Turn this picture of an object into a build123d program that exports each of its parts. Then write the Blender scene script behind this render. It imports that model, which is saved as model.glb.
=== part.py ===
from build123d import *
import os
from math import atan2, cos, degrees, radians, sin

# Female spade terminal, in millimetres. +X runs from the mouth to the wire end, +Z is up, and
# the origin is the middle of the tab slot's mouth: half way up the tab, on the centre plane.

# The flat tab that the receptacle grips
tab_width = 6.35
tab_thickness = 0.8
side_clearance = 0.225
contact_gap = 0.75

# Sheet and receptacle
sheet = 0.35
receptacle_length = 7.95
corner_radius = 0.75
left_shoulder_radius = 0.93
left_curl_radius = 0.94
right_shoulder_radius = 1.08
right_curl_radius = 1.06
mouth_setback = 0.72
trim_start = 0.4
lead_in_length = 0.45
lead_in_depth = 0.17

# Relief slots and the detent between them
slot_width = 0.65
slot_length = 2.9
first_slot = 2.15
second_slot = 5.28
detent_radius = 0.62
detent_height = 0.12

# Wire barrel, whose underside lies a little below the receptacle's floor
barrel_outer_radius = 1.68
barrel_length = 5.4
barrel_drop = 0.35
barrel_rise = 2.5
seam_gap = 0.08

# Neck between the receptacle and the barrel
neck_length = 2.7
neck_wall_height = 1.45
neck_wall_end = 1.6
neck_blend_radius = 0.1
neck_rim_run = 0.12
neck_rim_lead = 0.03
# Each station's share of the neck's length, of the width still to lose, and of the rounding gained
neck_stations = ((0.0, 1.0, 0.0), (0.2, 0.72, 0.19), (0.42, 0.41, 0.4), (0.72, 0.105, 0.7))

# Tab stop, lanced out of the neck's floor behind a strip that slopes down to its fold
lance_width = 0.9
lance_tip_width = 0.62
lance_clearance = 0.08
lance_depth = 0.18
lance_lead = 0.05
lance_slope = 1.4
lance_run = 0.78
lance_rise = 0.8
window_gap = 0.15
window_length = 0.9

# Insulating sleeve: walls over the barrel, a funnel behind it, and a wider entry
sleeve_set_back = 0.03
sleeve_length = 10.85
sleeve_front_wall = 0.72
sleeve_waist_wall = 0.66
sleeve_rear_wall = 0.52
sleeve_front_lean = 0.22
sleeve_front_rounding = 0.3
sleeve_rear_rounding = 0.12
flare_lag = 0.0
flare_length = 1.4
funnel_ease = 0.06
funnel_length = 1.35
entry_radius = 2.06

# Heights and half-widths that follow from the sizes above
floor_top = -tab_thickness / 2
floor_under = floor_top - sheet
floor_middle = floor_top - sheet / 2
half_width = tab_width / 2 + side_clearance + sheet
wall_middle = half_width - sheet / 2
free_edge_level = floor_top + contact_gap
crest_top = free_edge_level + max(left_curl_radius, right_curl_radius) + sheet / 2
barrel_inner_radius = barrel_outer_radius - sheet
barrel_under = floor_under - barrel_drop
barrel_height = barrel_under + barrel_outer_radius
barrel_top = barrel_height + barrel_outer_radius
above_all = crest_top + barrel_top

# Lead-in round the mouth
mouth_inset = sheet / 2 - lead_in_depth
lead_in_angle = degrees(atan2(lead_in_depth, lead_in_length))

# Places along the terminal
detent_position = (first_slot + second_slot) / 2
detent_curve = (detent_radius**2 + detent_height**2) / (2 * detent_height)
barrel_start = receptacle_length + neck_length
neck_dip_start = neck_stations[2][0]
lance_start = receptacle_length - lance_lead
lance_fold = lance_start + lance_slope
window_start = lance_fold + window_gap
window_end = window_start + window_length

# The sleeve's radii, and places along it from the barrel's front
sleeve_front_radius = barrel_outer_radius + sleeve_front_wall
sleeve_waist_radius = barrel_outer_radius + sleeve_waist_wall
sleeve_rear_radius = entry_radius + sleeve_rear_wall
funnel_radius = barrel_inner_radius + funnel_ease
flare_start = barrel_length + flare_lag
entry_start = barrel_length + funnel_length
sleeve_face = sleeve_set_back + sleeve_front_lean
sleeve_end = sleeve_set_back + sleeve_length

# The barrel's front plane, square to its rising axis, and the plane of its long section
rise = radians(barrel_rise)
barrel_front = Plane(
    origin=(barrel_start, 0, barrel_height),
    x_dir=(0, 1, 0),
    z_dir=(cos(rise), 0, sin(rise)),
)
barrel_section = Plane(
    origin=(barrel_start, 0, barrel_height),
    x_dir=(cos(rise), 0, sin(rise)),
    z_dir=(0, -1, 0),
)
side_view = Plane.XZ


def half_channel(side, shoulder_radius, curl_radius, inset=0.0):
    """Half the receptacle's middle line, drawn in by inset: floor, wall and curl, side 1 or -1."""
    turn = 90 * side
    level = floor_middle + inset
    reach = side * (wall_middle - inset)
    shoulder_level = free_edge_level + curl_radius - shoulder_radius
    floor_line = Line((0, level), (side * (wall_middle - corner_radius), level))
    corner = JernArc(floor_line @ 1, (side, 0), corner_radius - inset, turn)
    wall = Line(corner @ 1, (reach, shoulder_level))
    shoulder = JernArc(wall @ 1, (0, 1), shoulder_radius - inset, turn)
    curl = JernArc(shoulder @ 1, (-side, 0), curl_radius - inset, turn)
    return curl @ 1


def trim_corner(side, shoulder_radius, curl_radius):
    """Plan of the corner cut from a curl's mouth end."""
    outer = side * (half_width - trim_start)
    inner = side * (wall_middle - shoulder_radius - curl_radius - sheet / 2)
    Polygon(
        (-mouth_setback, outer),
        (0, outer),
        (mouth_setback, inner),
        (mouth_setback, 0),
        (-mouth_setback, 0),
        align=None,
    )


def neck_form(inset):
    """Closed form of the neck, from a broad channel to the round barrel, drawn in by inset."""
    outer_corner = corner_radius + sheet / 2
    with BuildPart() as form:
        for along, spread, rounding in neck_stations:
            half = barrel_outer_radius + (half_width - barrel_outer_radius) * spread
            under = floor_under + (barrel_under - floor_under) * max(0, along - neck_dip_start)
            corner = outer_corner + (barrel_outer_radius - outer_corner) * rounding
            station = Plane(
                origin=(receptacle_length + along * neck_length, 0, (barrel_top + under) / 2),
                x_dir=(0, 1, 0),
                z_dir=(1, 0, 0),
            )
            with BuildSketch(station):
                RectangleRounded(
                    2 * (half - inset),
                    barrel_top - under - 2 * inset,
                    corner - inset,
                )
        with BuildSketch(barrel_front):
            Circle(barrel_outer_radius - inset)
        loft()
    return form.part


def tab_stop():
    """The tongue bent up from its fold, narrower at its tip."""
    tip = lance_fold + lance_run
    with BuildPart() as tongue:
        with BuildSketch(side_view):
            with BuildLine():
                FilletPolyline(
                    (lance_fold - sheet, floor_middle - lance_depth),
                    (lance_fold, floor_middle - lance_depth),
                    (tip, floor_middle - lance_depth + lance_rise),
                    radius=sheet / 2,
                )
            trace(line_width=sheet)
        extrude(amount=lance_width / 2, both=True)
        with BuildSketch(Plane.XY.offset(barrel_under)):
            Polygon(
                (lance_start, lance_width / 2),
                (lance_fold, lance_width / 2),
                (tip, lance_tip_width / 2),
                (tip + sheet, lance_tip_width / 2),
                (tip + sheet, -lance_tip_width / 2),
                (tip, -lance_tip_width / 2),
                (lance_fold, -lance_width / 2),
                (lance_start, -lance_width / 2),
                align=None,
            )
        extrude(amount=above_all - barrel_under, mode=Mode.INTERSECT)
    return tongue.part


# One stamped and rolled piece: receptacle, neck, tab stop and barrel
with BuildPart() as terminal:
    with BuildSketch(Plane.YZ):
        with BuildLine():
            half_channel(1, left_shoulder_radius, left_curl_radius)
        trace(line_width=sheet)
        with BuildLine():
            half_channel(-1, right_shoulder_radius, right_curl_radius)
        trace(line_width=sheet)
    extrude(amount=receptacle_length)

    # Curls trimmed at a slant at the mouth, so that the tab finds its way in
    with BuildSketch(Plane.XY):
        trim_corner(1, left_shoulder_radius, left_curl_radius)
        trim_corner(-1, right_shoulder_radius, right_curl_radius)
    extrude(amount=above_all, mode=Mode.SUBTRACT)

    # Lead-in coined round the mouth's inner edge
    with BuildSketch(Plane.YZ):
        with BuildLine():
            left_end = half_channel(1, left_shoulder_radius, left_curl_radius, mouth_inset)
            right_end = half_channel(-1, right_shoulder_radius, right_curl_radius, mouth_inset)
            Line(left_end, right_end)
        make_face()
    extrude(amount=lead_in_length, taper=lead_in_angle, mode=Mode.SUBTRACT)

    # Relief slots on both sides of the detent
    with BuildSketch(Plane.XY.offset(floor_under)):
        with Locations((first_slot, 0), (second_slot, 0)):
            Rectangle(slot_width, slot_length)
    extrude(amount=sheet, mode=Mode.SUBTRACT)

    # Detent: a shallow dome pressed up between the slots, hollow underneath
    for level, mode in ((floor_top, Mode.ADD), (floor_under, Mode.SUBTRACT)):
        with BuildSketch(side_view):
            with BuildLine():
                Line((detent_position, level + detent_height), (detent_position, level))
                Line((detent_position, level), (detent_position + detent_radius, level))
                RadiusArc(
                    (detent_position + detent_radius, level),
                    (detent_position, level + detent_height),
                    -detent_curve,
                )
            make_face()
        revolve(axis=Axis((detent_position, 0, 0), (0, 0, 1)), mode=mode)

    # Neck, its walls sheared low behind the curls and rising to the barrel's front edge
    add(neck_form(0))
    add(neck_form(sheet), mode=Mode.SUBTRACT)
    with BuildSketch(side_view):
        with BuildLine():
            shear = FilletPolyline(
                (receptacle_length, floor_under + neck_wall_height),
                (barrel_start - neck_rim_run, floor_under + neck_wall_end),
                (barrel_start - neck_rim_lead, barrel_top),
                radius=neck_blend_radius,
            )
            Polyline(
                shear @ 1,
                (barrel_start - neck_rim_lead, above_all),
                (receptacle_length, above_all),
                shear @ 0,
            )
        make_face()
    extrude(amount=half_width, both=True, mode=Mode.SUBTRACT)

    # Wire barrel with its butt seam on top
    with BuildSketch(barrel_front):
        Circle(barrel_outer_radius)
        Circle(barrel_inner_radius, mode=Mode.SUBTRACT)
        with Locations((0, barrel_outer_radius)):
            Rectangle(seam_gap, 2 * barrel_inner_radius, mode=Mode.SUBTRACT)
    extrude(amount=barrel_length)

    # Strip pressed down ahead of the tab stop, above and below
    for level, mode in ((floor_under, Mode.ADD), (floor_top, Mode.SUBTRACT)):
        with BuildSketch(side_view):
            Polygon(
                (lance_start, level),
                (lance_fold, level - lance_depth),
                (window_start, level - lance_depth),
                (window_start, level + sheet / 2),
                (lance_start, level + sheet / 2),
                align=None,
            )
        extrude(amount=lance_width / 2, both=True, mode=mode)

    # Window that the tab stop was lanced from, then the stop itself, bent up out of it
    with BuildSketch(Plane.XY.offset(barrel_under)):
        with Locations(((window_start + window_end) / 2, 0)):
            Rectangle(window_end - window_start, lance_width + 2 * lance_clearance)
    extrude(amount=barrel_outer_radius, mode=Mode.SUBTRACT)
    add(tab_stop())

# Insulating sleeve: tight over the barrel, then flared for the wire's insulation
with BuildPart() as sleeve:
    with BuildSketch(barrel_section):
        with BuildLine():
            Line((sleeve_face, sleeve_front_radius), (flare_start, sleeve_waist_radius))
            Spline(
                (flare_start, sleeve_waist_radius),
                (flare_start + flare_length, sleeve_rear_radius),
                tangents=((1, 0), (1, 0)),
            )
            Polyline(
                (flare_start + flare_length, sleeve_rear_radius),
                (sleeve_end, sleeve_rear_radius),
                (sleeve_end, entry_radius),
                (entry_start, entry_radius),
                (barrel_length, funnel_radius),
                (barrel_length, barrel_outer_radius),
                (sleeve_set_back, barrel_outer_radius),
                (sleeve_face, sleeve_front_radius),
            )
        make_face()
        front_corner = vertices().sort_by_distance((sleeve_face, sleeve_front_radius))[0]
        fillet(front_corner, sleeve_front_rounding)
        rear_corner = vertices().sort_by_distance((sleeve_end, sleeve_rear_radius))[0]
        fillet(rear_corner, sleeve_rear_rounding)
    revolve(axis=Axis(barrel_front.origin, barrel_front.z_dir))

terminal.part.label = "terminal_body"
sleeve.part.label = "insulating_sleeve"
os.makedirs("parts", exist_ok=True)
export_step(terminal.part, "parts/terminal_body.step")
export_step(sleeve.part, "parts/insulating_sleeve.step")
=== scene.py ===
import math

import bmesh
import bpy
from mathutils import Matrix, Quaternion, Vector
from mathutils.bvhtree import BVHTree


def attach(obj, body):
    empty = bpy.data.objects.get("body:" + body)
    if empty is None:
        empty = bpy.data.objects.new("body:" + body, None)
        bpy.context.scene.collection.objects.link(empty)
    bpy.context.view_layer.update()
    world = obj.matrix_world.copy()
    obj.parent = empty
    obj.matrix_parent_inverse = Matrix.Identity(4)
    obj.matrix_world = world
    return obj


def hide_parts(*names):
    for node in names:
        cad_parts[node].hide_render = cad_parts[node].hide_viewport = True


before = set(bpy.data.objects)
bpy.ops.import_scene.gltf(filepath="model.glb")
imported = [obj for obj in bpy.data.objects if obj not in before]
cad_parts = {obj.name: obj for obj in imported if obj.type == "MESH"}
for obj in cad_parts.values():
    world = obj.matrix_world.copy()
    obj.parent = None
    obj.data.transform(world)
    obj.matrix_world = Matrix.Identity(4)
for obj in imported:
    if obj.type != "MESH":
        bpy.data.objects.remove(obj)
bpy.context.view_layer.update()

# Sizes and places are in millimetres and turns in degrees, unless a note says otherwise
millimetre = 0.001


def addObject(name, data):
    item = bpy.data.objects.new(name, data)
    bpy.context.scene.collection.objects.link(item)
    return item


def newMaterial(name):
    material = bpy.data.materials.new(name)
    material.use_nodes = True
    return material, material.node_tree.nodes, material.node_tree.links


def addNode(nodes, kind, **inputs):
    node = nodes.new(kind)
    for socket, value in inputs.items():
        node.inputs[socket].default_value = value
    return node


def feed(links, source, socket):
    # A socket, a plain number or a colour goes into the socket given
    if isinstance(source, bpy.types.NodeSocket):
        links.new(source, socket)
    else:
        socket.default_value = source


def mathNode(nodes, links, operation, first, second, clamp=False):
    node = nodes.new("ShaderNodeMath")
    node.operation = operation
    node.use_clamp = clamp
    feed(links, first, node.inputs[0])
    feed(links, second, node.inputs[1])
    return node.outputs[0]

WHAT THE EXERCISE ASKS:
Using the data above, extract exactly the lines from the one that holds "bpy.data.objects.remove(obj)" to the one that holds "millimetre = 0.001", both ends included, and no others.

COMPLETED TASK:
        bpy.data.objects.remove(obj)
bpy.context.view_layer.update()

# Sizes and places are in millimetres and turns in degrees, unless a note says otherwise
millimetre = 0.001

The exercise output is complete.